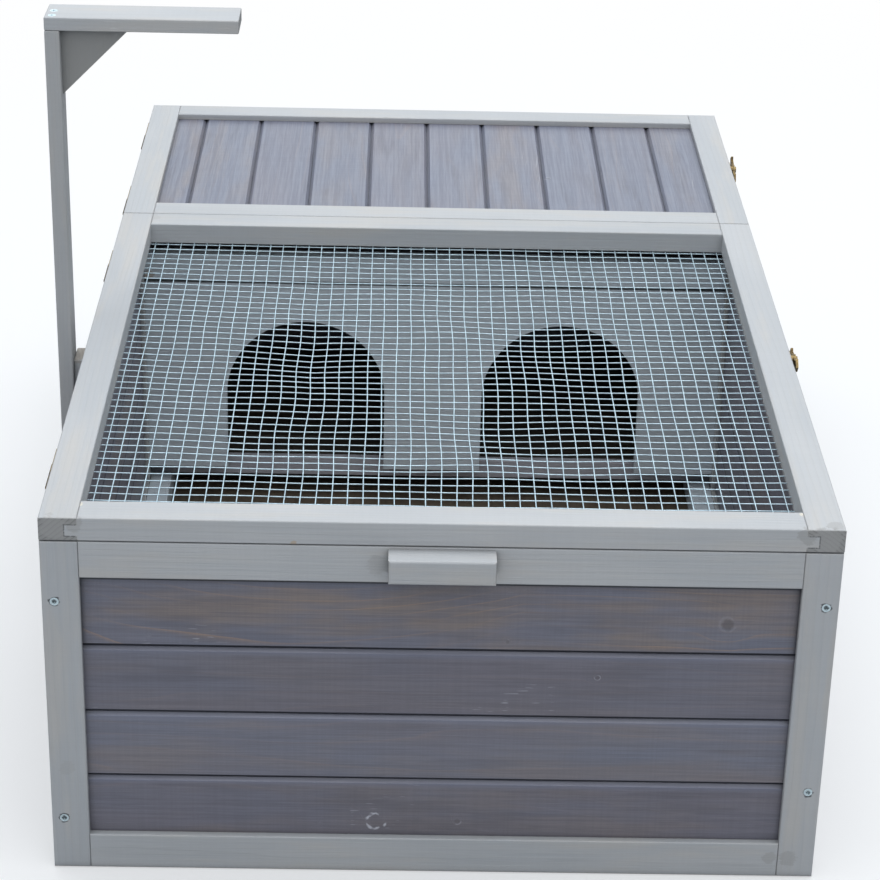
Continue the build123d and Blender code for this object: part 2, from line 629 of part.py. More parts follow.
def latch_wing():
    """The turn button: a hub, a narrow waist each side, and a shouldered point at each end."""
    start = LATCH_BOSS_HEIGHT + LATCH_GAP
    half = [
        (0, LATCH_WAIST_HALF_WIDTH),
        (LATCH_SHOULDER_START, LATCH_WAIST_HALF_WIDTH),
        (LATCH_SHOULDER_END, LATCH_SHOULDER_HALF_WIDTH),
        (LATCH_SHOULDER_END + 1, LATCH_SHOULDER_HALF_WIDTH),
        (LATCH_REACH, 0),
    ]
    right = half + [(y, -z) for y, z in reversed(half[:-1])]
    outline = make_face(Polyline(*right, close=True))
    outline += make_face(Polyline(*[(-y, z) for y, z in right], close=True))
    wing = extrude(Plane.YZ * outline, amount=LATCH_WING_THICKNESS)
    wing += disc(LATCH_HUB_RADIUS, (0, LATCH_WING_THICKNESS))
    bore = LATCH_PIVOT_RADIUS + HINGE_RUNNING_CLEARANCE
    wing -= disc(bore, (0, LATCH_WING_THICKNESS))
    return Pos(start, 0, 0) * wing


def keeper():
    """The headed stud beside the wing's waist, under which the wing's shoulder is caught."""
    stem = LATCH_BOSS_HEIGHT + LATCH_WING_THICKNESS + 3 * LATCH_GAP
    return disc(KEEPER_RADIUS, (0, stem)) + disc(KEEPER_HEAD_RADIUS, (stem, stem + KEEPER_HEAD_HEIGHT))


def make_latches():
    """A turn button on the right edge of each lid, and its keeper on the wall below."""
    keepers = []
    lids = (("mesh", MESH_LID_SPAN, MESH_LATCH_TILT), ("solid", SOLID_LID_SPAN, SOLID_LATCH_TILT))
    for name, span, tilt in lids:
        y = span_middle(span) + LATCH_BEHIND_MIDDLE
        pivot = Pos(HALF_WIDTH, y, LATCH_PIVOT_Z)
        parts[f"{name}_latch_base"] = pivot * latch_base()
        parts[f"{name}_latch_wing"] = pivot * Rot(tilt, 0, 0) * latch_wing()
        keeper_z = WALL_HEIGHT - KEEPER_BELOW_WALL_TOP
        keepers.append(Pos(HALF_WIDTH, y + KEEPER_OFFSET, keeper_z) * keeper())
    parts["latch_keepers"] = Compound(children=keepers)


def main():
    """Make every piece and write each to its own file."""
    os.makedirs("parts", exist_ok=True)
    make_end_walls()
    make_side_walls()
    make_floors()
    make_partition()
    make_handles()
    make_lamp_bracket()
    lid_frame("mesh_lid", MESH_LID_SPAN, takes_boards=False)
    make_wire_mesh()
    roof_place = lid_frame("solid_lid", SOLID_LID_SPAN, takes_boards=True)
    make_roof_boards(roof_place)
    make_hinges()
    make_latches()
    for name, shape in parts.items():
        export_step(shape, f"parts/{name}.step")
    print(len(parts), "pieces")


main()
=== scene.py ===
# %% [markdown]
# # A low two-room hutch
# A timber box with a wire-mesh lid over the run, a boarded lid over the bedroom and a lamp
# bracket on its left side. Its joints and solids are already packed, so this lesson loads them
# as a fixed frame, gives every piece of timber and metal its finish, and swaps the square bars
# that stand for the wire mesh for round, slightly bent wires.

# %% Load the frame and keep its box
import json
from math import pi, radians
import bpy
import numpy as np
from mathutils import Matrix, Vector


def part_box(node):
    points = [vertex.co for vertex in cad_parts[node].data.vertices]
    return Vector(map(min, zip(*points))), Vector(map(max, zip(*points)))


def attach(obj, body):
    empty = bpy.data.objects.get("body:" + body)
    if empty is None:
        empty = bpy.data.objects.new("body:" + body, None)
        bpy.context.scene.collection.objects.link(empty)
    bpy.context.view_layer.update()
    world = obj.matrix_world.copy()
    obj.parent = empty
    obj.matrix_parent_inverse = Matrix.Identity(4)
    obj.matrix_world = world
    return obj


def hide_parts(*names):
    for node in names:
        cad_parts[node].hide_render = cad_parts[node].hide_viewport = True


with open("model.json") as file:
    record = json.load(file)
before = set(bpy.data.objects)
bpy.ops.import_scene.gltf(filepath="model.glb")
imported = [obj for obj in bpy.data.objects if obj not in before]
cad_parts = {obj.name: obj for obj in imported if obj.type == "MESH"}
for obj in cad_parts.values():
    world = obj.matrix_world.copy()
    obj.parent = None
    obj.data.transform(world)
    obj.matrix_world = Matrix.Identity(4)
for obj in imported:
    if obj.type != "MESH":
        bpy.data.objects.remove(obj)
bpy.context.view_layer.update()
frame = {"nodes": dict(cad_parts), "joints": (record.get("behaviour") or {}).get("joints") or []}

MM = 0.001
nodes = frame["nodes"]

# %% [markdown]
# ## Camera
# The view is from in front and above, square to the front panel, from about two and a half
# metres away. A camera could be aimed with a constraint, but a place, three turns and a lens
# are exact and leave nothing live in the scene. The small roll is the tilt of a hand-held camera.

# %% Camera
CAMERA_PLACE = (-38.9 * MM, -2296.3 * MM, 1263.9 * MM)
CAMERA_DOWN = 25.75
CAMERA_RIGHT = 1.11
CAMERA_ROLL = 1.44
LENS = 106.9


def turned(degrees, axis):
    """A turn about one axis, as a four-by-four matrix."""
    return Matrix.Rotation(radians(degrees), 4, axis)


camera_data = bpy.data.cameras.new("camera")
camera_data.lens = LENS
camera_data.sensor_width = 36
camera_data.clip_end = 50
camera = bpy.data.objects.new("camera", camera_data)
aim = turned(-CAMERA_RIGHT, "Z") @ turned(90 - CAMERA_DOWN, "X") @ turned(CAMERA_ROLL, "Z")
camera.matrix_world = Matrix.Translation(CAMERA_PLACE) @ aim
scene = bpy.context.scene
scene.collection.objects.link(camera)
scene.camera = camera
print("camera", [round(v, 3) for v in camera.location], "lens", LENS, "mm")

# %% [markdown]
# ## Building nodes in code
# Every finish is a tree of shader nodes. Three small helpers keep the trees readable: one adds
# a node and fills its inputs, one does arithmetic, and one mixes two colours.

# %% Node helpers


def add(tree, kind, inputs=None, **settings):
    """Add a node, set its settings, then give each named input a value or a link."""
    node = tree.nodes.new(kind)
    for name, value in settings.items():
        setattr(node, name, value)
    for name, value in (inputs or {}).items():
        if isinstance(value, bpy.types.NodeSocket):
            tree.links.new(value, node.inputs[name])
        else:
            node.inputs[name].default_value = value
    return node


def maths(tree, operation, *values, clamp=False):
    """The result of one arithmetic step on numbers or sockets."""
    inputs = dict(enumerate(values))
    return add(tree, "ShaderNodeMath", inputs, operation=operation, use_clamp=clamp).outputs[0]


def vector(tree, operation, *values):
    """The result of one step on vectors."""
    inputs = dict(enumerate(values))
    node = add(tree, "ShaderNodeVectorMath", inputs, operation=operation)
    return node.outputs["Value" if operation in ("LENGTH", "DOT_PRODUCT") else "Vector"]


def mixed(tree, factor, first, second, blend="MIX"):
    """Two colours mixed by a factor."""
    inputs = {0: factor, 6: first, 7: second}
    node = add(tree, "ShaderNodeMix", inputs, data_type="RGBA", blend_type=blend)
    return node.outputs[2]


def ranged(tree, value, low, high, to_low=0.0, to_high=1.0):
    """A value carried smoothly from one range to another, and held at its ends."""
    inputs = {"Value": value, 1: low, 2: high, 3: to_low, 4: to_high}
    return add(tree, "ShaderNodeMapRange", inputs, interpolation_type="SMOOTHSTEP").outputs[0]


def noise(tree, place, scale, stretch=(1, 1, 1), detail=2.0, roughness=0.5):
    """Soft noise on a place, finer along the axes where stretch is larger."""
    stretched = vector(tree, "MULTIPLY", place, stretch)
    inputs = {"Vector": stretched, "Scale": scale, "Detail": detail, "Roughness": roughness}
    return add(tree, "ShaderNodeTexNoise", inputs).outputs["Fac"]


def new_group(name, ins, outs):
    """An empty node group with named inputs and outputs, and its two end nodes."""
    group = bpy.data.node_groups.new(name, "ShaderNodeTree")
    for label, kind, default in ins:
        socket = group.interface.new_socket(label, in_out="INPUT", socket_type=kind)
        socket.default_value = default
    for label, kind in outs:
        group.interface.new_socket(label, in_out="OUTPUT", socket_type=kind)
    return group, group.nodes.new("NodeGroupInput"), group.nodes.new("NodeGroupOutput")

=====

## Aim
List all lines above in which the string "joints" appears.

## In response
# bracket on its left side. Its joints and solids are already packed, so this lesson loads them
frame = {"nodes": dict(cad_parts), "joints": (record.get("behaviour") or {}).get("joints") or []}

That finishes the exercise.